For the child, the feeling is often one of being caught in the middle. They may feel a profound disconnect from their extended family in their home country, unable to communicate beyond simple pleasantries. This can lead to a sense of shame or inadequacy, and a fractured cultural identity, a hallmark of the “Third Culture Kid” experience.
Keeping the Connection Alive: Is Reversal Possible?
The good news is that because the language was learned in early childhood, its neural pathways don’t usually disappear entirely. They become dormant. With conscious and consistent effort, L1 skills can be maintained or even reawakened.
Strategies for families include:
- Make it a Rule, Make it a Norm: Some families successfully implement a “Minority Language at Home” policy, where only the L1 is spoken within the house. Consistency is key.
- Create a Rich L1 World: Go beyond just speaking. Stock the house with L1 books, comics, movies, and music. Play games in the L1. Cook traditional foods and talk about the ingredients in the L1.
- Find a Community: Seek out other families who speak the language. Enrolling the child in a heritage language school or a cultural playgroup provides a crucial social domain for the L1 outside the home.
- Travel and Immersion: Spending summers or holidays in the country of origin can be a powerful “reboot” for the L1, reactivating dormant skills in a fully immersive environment.

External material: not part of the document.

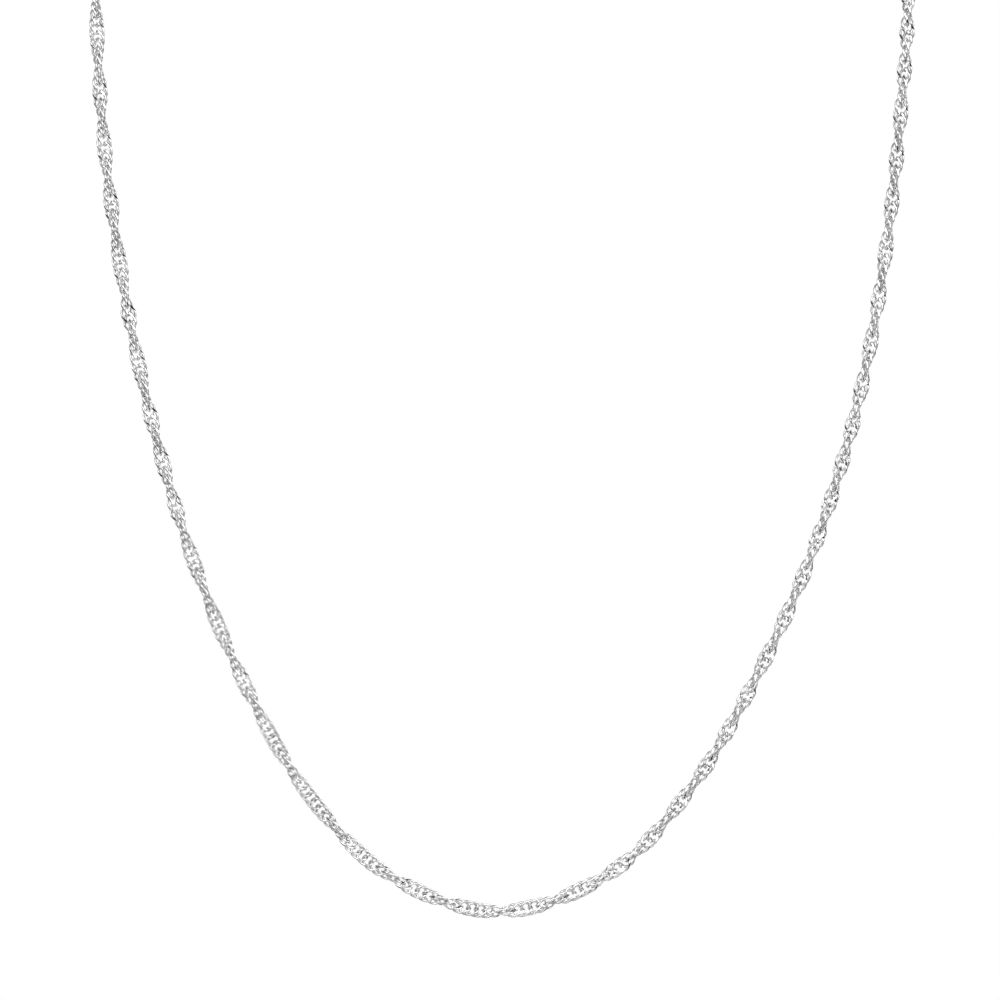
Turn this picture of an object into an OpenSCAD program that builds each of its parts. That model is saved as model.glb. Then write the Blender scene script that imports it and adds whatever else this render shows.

- Validate Their Identity: Most importantly, parents should approach the situation with empathy. Acknowledge the child’s struggle and frame the L1 not as a chore, but as a special skill—a superpower that connects them to a whole other part of their family and the world.
The story of the child who forgets to speak is a testament to the brain’s incredible adaptability and the powerful social forces that shape us. It’s a loss, but it doesn’t have to be a permanent one. It’s a reminder that language is more than grammar and vocabulary; it is the thread that weaves together family, culture, and identity across generations and geographies.